The confrontation took place on Ring's neighbour's land.
(Warning: Language in the video below may offend)
Snowmobilers say more groomed trails are needed
Chris Brewer, President and CEO of the Saskatchewan Snowmobile Association (SSA), said although trespassing is not condoned in their community, bringing a shotgun out was over the top.
'They need to understand is it is not a right it's a privilege and we have to ask permission'- Chris Brewer, president and CEO of the SSA
"I was taken aback ... the landowner, I personally think he has taken this a little too far," Brewer said. "He could have waved them down and talked with them before you're gun wielding and kicking and hitting people."
Brewer believes part of the problem is the rapid growth of some areas around Saskatoon in recent years.
"In some of these areas, people have been snowmobiling in them for the past number of years," Brewer said. "With the acreage growth and more farms, an individual snowmobiler might think they still have the right to go there. What they need to understand is it is not a right, it's a privilege, and we have to ask permission."
However, Brewer said more groomed trails around Saskatoon would alleviate the problem.
"We need to expand the snowmobile trail system in this area," he said. "We've seen snowmobile sales dramatically increase in Saskatoon ... it's one of those things that goes hand in hand and we need to do some expansion ourselves."
In Saskatchewan, snowmobilers must pay $70 to the SSA annually in order to ride the group's groomed trails.

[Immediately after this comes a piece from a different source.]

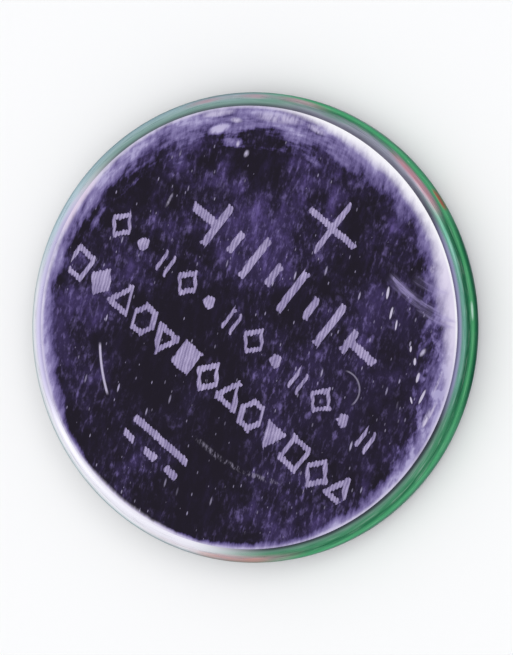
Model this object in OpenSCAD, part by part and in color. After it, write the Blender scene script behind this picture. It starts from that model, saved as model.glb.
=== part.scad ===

This is the second highest registration fee among Canadian provinces.
Snowmobilers in Saskatchewan must also have liability insurance, which is included in the SSA registration fee.
Children ages 12 to 18, without a valid drivers license must be accompanied by an adult.
All snowmobile operators born on, or after, January 1, 1989 are required to take the Saskatchewan Snowmobile Safety Course.
Brewer said SSA volunteers work with the RCMP to prevent heated confrontations like the one last month, however landowners told CBC News more needs to be done.
Grant Miller is a landowner in the RM of Corman Park. He said he stands by Deryl Ring's actions in the video.
"I can certainly understand his frustration and I support him in whatever measures he thinks is necessary to protect his land," he said.
'No trespassing' signs a must
The RCMP are reminding rural landowners to post "no trespassing" signs on their property if they don't want snowmobilers on their land. The RCMP said if the rural property isn't properly posted snowmobilers can't be charged with trespassing.
RCMP Constable Todd Kaufmann said the more signs the better.
"Post your land properly at all four corners," he said. "As well, if there are current tracks where snowmobilers are going onto the land, post it there so that snowmobilers coming in can see that it's posted."
Kaufmann said if homeowners see snowmobilers trespassing they should gather as much information as they can and report it to police.
"Get as good a description as possible and the model of the snowmobile, what he's wearing, the helmet, even licence plates, because snowmobiles need to be licenced," he said.